Há alguns meses, a comunicação social transmitiu, com um ar algo chocado, que o então Bastonário da Ordem dos Advogados, confrontado com os crimes relacionados com a pedofilia, os colocava num patamar de preocupação inferior àquele que considerava o mais grave dos crimes: a corrupção.
José Miguel Júdice apontava que, não obstante serem graves os crimes de abuso sexual de menores, o lenocínio, ou, obviamente, o homicídio, o verdadeiro risco para a sociedade portuguesa e o próprio Estado de Direito é a corrupção.
Um amigo meu, em conversa sobre o tema, apontou algo que me parece extremamente correcto. Nem são os "mega-casos", de grande corrupção que se vêem em Portugal. Ao contrário da Alemanha, não temos, ou pelo menos não estão desmascarados, casos de corrupção a um "alto nível", casos chocantes pelos valores e indivíduos envolvidos. Temos algo muito pior. Temos a corrupção generalizada, por vezes mesquinha, a todos os níveis da organização social, e aceite pelo cidadão que prefere entrar no jogo a combatê-la.
Vem isto a propósito do caso "apito dourado", como foi baptizado, ou seja, o único caso conhecido que anda a mexer na pia do fenómeno desportivo. Durante anos ouvimos vozes indignadas apontar que o futebol estava corrompido, que havia árbitros e dirigentes envolvidos em relações "perigosas", de favorecimento de certos clubes e prejuízo de outros. Porém, como o circo continuava, havia jogos para discutir e casos para comentar, tal não pareceu afectar o cidadão comum.
Mas devia.
Em primeiro lugar, porque está em causa um fenómeno desportivo, e o desporto deveria contribuir para incutir valores de correcção, e premiar os mais aptos, os que mais trabalharam, os que mais conseguiram.
Depois, está em causa um fenómeno que envolve milhões de euros. Veja-se, por exemplo, quanto dinheiro ganhou o FC Porto o ano passado, entre prémios de jogos, receitas de bilheteira e comércio de artefactos relacionados com o clube e os seus feitos. Calcule-se o que perderam os clubes que desceram para a II Liga.
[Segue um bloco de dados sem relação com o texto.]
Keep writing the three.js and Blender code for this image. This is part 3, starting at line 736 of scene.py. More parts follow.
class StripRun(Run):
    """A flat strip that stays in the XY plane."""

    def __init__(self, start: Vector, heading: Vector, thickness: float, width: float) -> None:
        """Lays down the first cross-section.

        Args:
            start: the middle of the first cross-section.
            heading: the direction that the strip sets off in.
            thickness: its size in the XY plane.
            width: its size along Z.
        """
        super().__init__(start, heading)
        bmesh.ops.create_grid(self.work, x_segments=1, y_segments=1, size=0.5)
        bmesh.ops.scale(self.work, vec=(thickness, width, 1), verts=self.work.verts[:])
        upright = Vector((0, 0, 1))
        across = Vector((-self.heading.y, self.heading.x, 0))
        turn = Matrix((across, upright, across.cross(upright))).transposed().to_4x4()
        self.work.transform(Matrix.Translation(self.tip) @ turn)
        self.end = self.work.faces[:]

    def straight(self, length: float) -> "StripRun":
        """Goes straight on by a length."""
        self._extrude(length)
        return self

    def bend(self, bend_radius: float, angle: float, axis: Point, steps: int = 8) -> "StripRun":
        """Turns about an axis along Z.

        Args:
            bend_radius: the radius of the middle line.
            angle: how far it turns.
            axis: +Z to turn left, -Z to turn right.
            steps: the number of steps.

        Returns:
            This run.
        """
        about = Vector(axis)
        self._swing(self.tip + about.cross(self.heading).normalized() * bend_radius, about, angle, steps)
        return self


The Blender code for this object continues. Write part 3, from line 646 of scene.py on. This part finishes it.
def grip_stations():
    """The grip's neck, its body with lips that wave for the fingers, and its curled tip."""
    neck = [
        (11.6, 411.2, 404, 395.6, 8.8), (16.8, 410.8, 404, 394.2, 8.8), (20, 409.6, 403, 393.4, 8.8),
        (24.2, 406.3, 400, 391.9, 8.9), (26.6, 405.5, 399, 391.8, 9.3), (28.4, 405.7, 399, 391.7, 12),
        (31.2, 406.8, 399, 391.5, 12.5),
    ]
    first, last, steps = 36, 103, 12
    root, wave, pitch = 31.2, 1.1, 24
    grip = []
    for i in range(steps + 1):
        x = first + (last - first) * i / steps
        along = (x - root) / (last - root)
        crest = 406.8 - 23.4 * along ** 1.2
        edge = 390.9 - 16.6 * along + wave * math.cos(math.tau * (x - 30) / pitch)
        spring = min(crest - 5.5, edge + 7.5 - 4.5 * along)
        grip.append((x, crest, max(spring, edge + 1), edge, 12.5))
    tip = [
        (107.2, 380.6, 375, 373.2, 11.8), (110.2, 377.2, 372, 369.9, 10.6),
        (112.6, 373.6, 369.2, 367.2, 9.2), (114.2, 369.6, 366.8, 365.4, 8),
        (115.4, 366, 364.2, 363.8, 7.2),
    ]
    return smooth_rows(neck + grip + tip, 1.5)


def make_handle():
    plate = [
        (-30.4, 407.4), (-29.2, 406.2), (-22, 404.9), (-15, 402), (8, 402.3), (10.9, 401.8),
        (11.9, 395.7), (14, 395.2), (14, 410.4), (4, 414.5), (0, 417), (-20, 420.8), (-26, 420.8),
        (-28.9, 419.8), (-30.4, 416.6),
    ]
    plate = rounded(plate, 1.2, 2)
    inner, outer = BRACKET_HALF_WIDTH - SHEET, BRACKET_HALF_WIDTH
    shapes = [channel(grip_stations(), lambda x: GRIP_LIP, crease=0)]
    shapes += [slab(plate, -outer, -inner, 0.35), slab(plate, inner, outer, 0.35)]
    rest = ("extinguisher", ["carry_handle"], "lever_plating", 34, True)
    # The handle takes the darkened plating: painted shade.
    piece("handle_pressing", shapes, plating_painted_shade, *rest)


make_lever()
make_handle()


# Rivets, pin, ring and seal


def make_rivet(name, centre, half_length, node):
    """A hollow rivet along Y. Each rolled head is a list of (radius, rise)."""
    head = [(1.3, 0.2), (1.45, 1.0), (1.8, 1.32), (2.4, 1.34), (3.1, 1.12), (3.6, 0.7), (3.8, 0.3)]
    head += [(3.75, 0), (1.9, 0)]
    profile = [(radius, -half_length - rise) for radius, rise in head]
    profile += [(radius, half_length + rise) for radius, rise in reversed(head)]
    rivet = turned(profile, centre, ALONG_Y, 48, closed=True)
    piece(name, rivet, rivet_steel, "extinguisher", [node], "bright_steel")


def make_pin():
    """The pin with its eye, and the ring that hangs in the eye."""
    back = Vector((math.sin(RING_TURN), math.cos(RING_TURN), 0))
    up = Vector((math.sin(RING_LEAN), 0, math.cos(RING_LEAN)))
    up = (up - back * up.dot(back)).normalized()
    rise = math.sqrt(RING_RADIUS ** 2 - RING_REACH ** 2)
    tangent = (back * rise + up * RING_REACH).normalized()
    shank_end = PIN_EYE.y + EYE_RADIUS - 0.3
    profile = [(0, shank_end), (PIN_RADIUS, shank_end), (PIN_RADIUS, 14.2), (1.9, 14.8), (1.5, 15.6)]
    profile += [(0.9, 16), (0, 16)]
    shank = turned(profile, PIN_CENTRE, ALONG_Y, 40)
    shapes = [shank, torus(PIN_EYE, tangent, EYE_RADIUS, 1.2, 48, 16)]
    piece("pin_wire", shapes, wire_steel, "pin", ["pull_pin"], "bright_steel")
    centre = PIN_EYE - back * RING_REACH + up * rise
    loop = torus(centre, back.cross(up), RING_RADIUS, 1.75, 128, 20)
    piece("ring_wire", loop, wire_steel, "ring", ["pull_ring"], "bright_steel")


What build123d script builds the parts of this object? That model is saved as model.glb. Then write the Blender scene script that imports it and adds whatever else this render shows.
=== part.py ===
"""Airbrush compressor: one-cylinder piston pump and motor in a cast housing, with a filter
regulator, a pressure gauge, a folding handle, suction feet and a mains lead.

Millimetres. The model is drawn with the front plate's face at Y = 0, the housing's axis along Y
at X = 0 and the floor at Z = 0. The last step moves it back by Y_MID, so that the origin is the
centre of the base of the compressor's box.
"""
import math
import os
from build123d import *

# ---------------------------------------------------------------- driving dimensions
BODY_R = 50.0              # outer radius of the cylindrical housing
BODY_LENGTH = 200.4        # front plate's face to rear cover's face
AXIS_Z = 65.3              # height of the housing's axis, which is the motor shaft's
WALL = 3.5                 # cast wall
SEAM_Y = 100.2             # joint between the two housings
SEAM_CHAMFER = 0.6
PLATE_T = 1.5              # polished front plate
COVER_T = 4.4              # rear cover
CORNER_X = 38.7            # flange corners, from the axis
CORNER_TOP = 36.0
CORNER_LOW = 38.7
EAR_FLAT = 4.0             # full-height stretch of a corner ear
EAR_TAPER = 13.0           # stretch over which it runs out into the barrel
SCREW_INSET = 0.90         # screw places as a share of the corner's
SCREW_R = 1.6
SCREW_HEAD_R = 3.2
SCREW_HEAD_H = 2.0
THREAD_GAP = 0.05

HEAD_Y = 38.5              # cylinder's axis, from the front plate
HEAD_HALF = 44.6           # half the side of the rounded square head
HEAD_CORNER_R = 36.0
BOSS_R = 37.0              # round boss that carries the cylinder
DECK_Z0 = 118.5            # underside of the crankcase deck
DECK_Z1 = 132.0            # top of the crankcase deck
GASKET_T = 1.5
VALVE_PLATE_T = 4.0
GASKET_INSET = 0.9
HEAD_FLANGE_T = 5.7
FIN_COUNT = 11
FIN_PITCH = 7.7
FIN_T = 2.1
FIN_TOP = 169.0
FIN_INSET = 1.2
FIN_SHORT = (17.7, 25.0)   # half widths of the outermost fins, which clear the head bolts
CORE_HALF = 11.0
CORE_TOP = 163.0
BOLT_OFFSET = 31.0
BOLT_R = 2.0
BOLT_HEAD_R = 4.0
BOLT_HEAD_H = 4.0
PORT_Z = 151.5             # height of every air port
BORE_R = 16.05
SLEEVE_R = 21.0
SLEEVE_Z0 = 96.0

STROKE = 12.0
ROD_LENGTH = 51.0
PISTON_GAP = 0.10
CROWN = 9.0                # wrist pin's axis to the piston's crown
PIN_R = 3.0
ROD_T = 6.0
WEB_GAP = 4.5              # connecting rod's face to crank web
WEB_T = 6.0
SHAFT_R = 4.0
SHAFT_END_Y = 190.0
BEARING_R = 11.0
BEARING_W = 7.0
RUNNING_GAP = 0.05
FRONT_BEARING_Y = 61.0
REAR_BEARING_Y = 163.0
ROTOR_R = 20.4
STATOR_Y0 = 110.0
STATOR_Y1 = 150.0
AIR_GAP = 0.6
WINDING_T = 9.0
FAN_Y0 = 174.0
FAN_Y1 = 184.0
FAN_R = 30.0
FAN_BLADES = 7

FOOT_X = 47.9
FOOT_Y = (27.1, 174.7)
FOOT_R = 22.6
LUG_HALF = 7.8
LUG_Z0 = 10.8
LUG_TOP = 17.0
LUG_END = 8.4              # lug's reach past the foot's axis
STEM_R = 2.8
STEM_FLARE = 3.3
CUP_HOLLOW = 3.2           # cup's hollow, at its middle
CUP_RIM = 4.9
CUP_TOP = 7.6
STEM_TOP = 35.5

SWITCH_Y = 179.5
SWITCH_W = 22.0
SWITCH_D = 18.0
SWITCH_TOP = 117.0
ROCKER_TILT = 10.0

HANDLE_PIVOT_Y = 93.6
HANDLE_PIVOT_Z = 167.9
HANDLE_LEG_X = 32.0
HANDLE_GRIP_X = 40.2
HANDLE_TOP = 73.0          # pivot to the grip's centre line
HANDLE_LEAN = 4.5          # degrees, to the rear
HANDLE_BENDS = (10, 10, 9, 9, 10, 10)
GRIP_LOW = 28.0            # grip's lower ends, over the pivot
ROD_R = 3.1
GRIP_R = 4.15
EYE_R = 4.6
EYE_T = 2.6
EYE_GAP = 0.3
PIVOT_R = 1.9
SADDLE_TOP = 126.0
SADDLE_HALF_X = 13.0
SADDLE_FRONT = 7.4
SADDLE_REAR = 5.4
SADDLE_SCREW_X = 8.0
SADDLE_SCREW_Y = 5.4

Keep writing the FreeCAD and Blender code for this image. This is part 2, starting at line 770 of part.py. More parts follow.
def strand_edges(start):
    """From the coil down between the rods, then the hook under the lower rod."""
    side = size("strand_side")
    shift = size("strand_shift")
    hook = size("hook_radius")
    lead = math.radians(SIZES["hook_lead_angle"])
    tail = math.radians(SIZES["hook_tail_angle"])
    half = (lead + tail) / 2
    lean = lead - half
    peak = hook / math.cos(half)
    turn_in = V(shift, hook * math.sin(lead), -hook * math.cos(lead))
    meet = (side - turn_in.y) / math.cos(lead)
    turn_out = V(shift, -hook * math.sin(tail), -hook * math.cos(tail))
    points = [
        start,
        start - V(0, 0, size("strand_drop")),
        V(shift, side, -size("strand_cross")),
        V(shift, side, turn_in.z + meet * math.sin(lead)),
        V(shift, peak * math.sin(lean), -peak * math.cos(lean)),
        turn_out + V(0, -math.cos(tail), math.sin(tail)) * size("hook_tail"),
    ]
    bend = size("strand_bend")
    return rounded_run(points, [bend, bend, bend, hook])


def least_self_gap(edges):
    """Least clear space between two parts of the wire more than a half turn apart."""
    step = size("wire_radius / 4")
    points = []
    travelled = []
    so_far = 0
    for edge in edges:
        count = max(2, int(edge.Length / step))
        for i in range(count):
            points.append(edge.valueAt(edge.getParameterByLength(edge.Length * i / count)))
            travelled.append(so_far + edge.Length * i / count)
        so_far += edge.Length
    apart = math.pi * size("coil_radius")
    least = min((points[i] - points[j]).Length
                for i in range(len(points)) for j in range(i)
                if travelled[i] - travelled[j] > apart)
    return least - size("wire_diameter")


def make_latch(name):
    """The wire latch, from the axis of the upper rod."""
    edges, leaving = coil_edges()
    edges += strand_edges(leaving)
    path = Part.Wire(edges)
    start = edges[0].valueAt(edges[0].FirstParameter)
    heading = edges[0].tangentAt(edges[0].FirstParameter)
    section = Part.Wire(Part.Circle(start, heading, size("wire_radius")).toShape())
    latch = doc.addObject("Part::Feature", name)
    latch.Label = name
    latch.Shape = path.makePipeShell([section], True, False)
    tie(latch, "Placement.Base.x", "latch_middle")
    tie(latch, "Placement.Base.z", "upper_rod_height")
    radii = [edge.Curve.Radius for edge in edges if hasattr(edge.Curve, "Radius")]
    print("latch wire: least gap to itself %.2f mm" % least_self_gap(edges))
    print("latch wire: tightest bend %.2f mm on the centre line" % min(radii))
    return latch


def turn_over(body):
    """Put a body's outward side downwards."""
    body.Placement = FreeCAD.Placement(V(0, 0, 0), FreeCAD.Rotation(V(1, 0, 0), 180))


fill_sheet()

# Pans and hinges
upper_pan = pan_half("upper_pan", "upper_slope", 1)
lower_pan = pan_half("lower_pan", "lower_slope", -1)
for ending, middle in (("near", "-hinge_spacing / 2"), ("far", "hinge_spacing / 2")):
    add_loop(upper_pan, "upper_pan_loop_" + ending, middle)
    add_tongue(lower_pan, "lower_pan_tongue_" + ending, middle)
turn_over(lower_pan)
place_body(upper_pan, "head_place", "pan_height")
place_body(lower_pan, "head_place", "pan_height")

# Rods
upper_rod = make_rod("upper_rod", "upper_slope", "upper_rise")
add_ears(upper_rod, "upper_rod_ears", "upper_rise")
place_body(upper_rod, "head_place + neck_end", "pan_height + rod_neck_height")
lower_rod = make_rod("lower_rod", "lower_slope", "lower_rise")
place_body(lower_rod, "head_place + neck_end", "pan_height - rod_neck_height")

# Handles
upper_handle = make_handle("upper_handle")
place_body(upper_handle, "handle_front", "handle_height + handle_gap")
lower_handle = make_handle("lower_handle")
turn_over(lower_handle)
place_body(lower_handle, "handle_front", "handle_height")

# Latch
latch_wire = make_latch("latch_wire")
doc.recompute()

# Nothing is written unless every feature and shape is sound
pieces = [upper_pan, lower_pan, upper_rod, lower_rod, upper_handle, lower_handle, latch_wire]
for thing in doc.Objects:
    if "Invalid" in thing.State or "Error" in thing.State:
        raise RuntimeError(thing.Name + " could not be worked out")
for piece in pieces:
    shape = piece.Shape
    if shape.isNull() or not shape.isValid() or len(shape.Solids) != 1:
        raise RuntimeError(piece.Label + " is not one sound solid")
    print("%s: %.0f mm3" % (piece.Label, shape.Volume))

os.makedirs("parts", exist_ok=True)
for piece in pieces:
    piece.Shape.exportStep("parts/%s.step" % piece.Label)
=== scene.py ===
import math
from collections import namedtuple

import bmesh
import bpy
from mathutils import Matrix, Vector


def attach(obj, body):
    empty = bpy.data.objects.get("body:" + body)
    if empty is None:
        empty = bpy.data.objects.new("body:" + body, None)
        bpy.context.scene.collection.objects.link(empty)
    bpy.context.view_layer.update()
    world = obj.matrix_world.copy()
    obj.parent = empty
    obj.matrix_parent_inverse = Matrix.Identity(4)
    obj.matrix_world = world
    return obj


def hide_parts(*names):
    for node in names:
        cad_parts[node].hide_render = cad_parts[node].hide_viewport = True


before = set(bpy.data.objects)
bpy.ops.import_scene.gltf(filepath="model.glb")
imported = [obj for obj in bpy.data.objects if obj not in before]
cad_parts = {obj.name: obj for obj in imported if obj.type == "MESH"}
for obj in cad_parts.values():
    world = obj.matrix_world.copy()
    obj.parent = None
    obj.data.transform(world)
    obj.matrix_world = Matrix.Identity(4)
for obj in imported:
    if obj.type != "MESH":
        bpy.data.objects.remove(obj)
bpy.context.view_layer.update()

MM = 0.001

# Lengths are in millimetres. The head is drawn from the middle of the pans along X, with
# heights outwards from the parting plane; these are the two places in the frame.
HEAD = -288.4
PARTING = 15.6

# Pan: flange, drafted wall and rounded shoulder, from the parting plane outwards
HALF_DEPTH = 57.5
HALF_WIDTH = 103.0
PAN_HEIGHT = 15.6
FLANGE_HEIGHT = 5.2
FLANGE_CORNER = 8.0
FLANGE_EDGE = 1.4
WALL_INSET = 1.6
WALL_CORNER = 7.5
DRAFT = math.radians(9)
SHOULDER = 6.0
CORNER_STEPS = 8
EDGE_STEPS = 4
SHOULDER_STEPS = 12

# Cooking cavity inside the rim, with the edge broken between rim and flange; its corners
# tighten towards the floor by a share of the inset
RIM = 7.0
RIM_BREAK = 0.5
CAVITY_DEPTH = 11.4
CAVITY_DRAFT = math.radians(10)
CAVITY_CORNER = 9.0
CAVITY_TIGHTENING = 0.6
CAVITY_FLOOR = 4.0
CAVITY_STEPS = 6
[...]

Pior do que isso, é saber que grande parte das verbas movimentadas pelos clubes de futebol são verbas públicas, incentivos, compensações, ajudas. Veja-se o investimento nos dez "estádios do Euro 2004" e o retorno para a Nação que agora está a ser retirado. Quem ganha com aqueles estádios? Os clubes. Tirando o do Algarve, que estará às moscas. Os municípios? Caramba, não se fale em Câmaras Municipais que aí parece que tudo vale.
Por tudo isto, sinto a mesma perplexidade que Pacheco Pereira ao ver milhares de adeptos de um clube a apoiar o seu Presidente, quando este se encontra envolvido numa investigação relativa à corrupção no futebol. Não que queira pôr em causa a presunção de inocência que assiste a qualquer arguido até condenação em juízo transitada em julgado. Mas creio que há limites.
Eu compreenderia com naturalidade que amigos e familiares viessem dar o seu apoio, porque têm uma relação pessoal com o arguido e certamente acreditarão na sua inocência. Agora, milhares de adeptos? Sinto a perigosidade da fé cega na inocência de alguém que se conhece apenas pela sua vida pública.
Foi algo que já senti em casos como o de Vale e Azevedo, e de Paulo Pedroso. Agora Pinto da Costa. Milhares de pessoas em desagravo...
Outra conclusão que se pode retirar de tal apoio, é a da tal aceitação do fenómeno corruptivo na sociedade portuguesa. As pessoas estão habituadas ao "jeitinho" que o amigo da amiga fez para resolver as coisas mais depressa, para passar à frente, para ver aprovado o que não é aprovável, para ganhar aquele concurso, aquela vaga. A "cunha", as "luvas", a "gratificação".
O honesto, que não entra no jogo, continua a ser lixado, ultrapassado, preterido.
É, efectivamente, este o perigo para a sociedade, para o Estado. A convicção de que a via alternativa, por baixo da mesa, com o desrespeito das regras instituídas é a forma "normal" e adequada de obter aquilo que se pretende. Espezinhando o próximo.
Era eu jovem dava na TV um programa com o Jô Soares em que ele tinha um personagem com uma gaiola na mão onde transortava um "corrupto". E o animal agitava-se sempre que se falava de alguma coisa que envolvesse dinheiro e corrupção. Creio que, se o bicho estivesse em Portugal, não pararia quieto (a frase do título deste post era dita enquanto o Jô tentava acalmar o bicho).
Espero que se combata este fenómeno. E a única forma de cada um fazer alguma coisa por isso, é a de recusar entrar no "jogo" e denunciar aqueles que o jogam.